_Goal of the exercise_. Render every entry verbatim.

#### Records provided

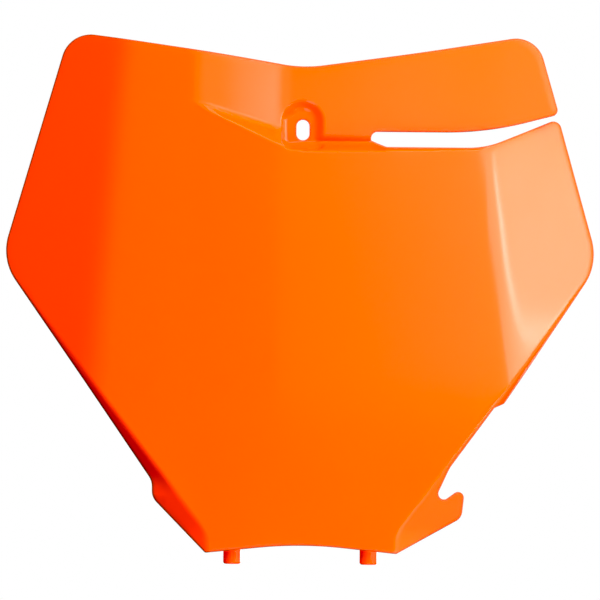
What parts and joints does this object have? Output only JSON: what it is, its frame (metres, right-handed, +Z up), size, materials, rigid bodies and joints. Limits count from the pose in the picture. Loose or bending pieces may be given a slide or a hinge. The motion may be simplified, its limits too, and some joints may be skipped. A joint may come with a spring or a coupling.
{
  "type": "motorbike front number plate",
  "caption": "Moulded number plate for the front of an off-road motorbike, with swept wings, a bolt recess, a hose slit and hook, return lips and locating pegs",
  "frame": {"origin": "centre of the bolt slot, on the rear face that seats against the bike", "axes": "+X to the viewer's right when the plate is seen from the front, +Y to the rear, +Z up"},
  "size_m": [0.2876, 0.0392, 0.2571],
  "materials": {
    "plate_plastic": "glossy moulded orange"
  },
  "bodies": {
    "root": {"number_plate": "plate_plastic"}
  },
  "joints": []
}
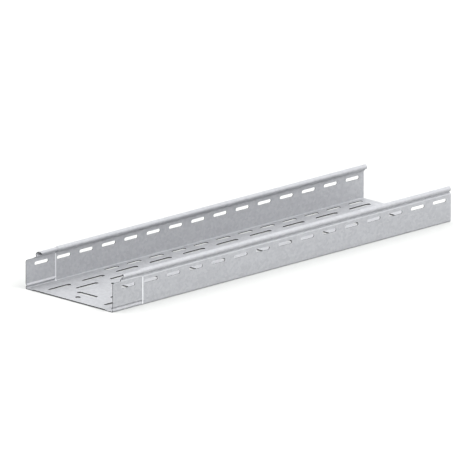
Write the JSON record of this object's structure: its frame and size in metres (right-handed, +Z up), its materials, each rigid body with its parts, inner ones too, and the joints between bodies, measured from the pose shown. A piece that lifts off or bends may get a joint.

########

_Exercise response_.
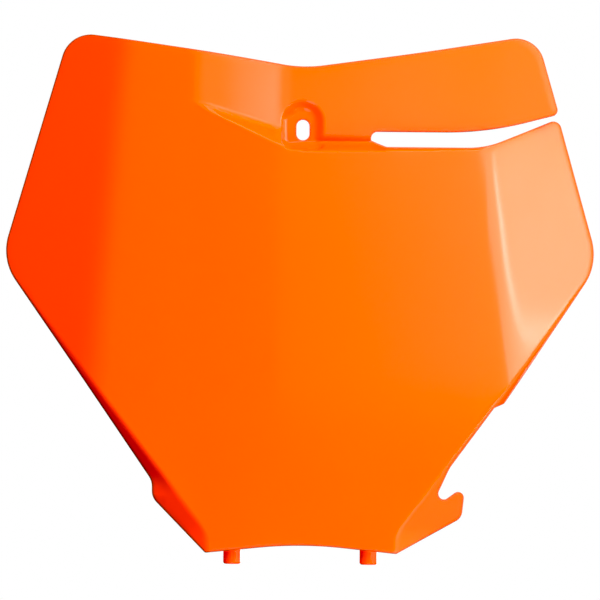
What parts and joints does this object have? Output only JSON: what it is, its frame (metres, right-handed, +Z up), size, materials, rigid bodies and joints. Limits count from the pose in the picture. Loose or bending pieces may be given a slide or a hinge. The motion may be simplified, its limits too, and some joints may be skipped. A joint may come with a spring or a coupling.
{
  "type": "motorbike front number plate",
  "caption": "Moulded number plate for the front of an off-road motorbike, with swept wings, a bolt recess, a hose slit and hook, return lips and locating pegs",
  "frame": {"origin": "centre of the bolt slot, on the rear face that seats against the bike", "axes": "+X to the viewer's right when the plate is seen from the front, +Y to the rear, +Z up"},
  "size_m": [0.2876, 0.0392, 0.2571],
  "materials": {
    "plate_plastic": "glossy moulded orange"
  },
  "bodies": {
    "root": {"number_plate": "plate_plastic"}
  },
  "joints": []
}
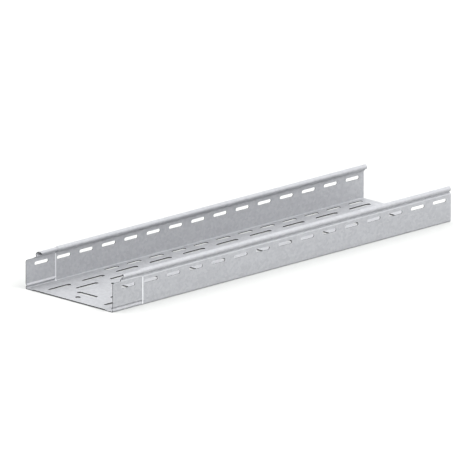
Write the JSON record of this object's structure: its frame and size in metres (right-handed, +Z up), its materials, each rigid body with its parts, inner ones too, and the joints between bodies, measured from the pose shown. A piece that lifts off or bends may get a joint.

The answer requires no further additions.